[START OF Material provided]

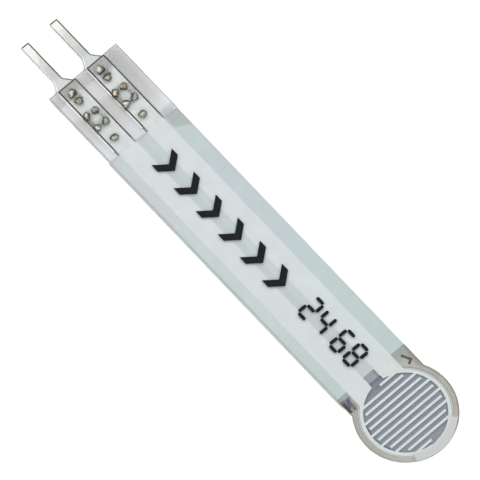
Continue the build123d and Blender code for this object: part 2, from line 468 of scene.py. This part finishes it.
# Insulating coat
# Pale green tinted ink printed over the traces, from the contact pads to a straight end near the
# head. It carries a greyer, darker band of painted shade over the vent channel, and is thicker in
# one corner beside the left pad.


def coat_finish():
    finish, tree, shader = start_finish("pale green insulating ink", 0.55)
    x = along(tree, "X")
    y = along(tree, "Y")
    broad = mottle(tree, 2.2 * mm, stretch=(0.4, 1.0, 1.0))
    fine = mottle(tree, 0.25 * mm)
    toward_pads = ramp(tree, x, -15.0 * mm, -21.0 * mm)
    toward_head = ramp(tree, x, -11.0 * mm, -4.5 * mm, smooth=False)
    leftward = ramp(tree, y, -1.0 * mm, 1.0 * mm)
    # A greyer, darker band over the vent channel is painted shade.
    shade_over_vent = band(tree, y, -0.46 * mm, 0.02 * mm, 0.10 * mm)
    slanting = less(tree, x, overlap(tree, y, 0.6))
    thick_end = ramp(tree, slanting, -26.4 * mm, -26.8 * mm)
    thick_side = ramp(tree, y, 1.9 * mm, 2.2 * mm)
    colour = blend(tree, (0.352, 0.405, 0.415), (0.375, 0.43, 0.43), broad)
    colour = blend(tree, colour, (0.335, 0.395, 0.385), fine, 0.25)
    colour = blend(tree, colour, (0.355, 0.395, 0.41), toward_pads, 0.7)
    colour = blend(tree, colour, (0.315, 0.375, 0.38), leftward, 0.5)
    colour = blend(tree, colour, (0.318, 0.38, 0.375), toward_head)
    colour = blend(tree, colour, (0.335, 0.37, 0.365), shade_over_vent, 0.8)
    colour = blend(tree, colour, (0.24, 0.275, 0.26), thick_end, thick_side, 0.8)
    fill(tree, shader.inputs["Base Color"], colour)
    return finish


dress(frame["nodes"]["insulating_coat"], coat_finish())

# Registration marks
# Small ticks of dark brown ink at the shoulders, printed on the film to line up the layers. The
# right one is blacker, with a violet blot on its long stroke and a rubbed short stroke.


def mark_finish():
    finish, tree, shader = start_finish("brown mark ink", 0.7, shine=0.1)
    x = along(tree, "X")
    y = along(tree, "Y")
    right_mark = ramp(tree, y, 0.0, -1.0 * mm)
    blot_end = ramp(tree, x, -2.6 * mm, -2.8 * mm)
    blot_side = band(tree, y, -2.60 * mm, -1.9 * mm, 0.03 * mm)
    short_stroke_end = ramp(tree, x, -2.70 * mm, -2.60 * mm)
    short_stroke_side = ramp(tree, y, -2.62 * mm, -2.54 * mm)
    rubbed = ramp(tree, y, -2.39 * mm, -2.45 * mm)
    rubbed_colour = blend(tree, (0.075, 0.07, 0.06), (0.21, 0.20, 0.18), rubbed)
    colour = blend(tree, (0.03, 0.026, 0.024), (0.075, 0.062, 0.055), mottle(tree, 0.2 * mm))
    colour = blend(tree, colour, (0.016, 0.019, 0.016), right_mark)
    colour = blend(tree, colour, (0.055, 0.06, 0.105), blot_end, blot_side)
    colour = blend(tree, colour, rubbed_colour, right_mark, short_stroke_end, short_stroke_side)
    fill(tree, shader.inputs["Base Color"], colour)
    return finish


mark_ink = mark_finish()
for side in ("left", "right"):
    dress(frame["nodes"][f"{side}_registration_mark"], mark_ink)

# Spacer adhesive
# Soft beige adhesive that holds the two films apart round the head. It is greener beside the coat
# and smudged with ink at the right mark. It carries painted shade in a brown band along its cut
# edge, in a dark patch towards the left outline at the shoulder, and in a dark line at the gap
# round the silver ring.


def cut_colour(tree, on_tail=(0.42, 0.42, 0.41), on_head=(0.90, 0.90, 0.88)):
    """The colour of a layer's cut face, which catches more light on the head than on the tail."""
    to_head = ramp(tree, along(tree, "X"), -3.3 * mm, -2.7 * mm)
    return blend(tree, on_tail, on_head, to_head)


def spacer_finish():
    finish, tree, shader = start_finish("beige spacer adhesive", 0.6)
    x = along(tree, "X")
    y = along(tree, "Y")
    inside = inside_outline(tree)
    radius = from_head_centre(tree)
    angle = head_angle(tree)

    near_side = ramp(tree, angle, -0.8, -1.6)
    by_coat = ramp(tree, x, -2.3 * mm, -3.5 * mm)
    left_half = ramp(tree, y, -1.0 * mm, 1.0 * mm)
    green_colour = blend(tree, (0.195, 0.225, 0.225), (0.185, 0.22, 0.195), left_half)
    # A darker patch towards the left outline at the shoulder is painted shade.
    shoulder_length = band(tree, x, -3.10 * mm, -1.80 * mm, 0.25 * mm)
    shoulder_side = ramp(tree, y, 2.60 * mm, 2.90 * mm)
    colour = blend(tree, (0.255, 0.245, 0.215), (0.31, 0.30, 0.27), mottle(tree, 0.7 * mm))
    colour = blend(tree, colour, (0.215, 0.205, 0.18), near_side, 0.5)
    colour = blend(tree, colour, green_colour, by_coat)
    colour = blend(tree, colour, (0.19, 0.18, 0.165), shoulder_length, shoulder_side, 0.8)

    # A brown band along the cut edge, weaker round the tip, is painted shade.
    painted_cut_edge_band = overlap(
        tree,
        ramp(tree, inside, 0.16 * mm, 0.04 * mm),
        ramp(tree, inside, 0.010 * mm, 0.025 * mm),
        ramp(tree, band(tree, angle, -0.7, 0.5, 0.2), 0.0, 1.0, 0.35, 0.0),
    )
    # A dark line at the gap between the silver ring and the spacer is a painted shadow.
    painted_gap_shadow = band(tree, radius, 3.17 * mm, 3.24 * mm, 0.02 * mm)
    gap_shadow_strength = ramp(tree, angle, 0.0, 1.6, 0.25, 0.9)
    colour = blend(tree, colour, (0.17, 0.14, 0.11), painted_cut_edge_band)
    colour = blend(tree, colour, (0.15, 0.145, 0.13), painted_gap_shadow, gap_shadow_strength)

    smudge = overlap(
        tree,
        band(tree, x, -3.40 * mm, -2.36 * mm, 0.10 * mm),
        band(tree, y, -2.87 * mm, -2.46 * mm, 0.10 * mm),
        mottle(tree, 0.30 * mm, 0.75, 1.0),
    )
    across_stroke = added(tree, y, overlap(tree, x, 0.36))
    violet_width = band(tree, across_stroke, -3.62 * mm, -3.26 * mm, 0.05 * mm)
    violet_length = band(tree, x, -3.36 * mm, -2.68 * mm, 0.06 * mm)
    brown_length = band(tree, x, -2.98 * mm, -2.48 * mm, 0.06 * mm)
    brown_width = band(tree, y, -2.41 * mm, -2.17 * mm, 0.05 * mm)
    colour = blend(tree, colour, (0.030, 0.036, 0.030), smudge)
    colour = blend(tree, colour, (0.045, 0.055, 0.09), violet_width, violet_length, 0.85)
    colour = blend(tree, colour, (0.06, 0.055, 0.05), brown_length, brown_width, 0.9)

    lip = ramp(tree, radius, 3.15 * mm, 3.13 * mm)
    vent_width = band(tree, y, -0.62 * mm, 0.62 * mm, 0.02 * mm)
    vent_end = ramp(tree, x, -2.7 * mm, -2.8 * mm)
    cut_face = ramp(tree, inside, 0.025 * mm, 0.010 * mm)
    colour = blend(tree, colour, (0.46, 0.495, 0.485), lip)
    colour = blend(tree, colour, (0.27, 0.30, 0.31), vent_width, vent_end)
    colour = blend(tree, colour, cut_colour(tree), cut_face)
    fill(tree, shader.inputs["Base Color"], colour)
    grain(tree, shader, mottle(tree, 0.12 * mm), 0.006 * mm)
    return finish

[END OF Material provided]

Reproduce all data above, unchanged.

Response for this exercise >>
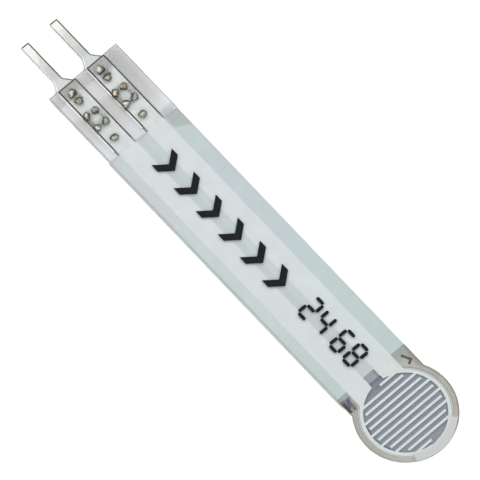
Continue the build123d and Blender code for this object: part 2, from line 468 of scene.py. This part finishes it.
# Insulating coat
# Pale green tinted ink printed over the traces, from the contact pads to a straight end near the
# head. It carries a greyer, darker band of painted shade over the vent channel, and is thicker in
# one corner beside the left pad.


def coat_finish():
    finish, tree, shader = start_finish("pale green insulating ink", 0.55)
    x = along(tree, "X")
    y = along(tree, "Y")
    broad = mottle(tree, 2.2 * mm, stretch=(0.4, 1.0, 1.0))
    fine = mottle(tree, 0.25 * mm)
    toward_pads = ramp(tree, x, -15.0 * mm, -21.0 * mm)
    toward_head = ramp(tree, x, -11.0 * mm, -4.5 * mm, smooth=False)
    leftward = ramp(tree, y, -1.0 * mm, 1.0 * mm)
    # A greyer, darker band over the vent channel is painted shade.
    shade_over_vent = band(tree, y, -0.46 * mm, 0.02 * mm, 0.10 * mm)
    slanting = less(tree, x, overlap(tree, y, 0.6))
    thick_end = ramp(tree, slanting, -26.4 * mm, -26.8 * mm)
    thick_side = ramp(tree, y, 1.9 * mm, 2.2 * mm)
    colour = blend(tree, (0.352, 0.405, 0.415), (0.375, 0.43, 0.43), broad)
    colour = blend(tree, colour, (0.335, 0.395, 0.385), fine, 0.25)
    colour = blend(tree, colour, (0.355, 0.395, 0.41), toward_pads, 0.7)
    colour = blend(tree, colour, (0.315, 0.375, 0.38), leftward, 0.5)
    colour = blend(tree, colour, (0.318, 0.38, 0.375), toward_head)
    colour = blend(tree, colour, (0.335, 0.37, 0.365), shade_over_vent, 0.8)
    colour = blend(tree, colour, (0.24, 0.275, 0.26), thick_end, thick_side, 0.8)
    fill(tree, shader.inputs["Base Color"], colour)
    return finish


dress(frame["nodes"]["insulating_coat"], coat_finish())

# Registration marks
# Small ticks of dark brown ink at the shoulders, printed on the film to line up the layers. The
# right one is blacker, with a violet blot on its long stroke and a rubbed short stroke.


def mark_finish():
    finish, tree, shader = start_finish("brown mark ink", 0.7, shine=0.1)
    x = along(tree, "X")
    y = along(tree, "Y")
    right_mark = ramp(tree, y, 0.0, -1.0 * mm)
    blot_end = ramp(tree, x, -2.6 * mm, -2.8 * mm)
    blot_side = band(tree, y, -2.60 * mm, -1.9 * mm, 0.03 * mm)
    short_stroke_end = ramp(tree, x, -2.70 * mm, -2.60 * mm)
    short_stroke_side = ramp(tree, y, -2.62 * mm, -2.54 * mm)
    rubbed = ramp(tree, y, -2.39 * mm, -2.45 * mm)
    rubbed_colour = blend(tree, (0.075, 0.07, 0.06), (0.21, 0.20, 0.18), rubbed)
    colour = blend(tree, (0.03, 0.026, 0.024), (0.075, 0.062, 0.055), mottle(tree, 0.2 * mm))
    colour = blend(tree, colour, (0.016, 0.019, 0.016), right_mark)
    colour = blend(tree, colour, (0.055, 0.06, 0.105), blot_end, blot_side)
    colour = blend(tree, colour, rubbed_colour, right_mark, short_stroke_end, short_stroke_side)
    fill(tree, shader.inputs["Base Color"], colour)
    return finish


mark_ink = mark_finish()
for side in ("left", "right"):
    dress(frame["nodes"][f"{side}_registration_mark"], mark_ink)

# Spacer adhesive
# Soft beige adhesive that holds the two films apart round the head. It is greener beside the coat
# and smudged with ink at the right mark. It carries painted shade in a brown band along its cut
# edge, in a dark patch towards the left outline at the shoulder, and in a dark line at the gap
# round the silver ring.


def cut_colour(tree, on_tail=(0.42, 0.42, 0.41), on_head=(0.90, 0.90, 0.88)):
    """The colour of a layer's cut face, which catches more light on the head than on the tail."""
    to_head = ramp(tree, along(tree, "X"), -3.3 * mm, -2.7 * mm)
    return blend(tree, on_tail, on_head, to_head)


def spacer_finish():
    finish, tree, shader = start_finish("beige spacer adhesive", 0.6)
    x = along(tree, "X")
    y = along(tree, "Y")
    inside = inside_outline(tree)
    radius = from_head_centre(tree)
    angle = head_angle(tree)

    near_side = ramp(tree, angle, -0.8, -1.6)
    by_coat = ramp(tree, x, -2.3 * mm, -3.5 * mm)
    left_half = ramp(tree, y, -1.0 * mm, 1.0 * mm)
    green_colour = blend(tree, (0.195, 0.225, 0.225), (0.185, 0.22, 0.195), left_half)
    # A darker patch towards the left outline at the shoulder is painted shade.
    shoulder_length = band(tree, x, -3.10 * mm, -1.80 * mm, 0.25 * mm)
    shoulder_side = ramp(tree, y, 2.60 * mm, 2.90 * mm)
    colour = blend(tree, (0.255, 0.245, 0.215), (0.31, 0.30, 0.27), mottle(tree, 0.7 * mm))
    colour = blend(tree, colour, (0.215, 0.205, 0.18), near_side, 0.5)
    colour = blend(tree, colour, green_colour, by_coat)
    colour = blend(tree, colour, (0.19, 0.18, 0.165), shoulder_length, shoulder_side, 0.8)

    # A brown band along the cut edge, weaker round the tip, is painted shade.
    painted_cut_edge_band = overlap(
        tree,
        ramp(tree, inside, 0.16 * mm, 0.04 * mm),
        ramp(tree, inside, 0.010 * mm, 0.025 * mm),
        ramp(tree, band(tree, angle, -0.7, 0.5, 0.2), 0.0, 1.0, 0.35, 0.0),
    )
    # A dark line at the gap between the silver ring and the spacer is a painted shadow.
    painted_gap_shadow = band(tree, radius, 3.17 * mm, 3.24 * mm, 0.02 * mm)
    gap_shadow_strength = ramp(tree, angle, 0.0, 1.6, 0.25, 0.9)
    colour = blend(tree, colour, (0.17, 0.14, 0.11), painted_cut_edge_band)
    colour = blend(tree, colour, (0.15, 0.145, 0.13), painted_gap_shadow, gap_shadow_strength)

    smudge = overlap(
        tree,
        band(tree, x, -3.40 * mm, -2.36 * mm, 0.10 * mm),
        band(tree, y, -2.87 * mm, -2.46 * mm, 0.10 * mm),
        mottle(tree, 0.30 * mm, 0.75, 1.0),
    )
    across_stroke = added(tree, y, overlap(tree, x, 0.36))
    violet_width = band(tree, across_stroke, -3.62 * mm, -3.26 * mm, 0.05 * mm)
    violet_length = band(tree, x, -3.36 * mm, -2.68 * mm, 0.06 * mm)
    brown_length = band(tree, x, -2.98 * mm, -2.48 * mm, 0.06 * mm)
    brown_width = band(tree, y, -2.41 * mm, -2.17 * mm, 0.05 * mm)
    colour = blend(tree, colour, (0.030, 0.036, 0.030), smudge)
    colour = blend(tree, colour, (0.045, 0.055, 0.09), violet_width, violet_length, 0.85)
    colour = blend(tree, colour, (0.06, 0.055, 0.05), brown_length, brown_width, 0.9)

    lip = ramp(tree, radius, 3.15 * mm, 3.13 * mm)
    vent_width = band(tree, y, -0.62 * mm, 0.62 * mm, 0.02 * mm)
    vent_end = ramp(tree, x, -2.7 * mm, -2.8 * mm)
    cut_face = ramp(tree, inside, 0.025 * mm, 0.010 * mm)
    colour = blend(tree, colour, (0.46, 0.495, 0.485), lip)
    colour = blend(tree, colour, (0.27, 0.30, 0.31), vent_width, vent_end)
    colour = blend(tree, colour, cut_colour(tree), cut_face)
    fill(tree, shader.inputs["Base Color"], colour)
    grain(tree, shader, mottle(tree, 0.12 * mm), 0.006 * mm)
    return finish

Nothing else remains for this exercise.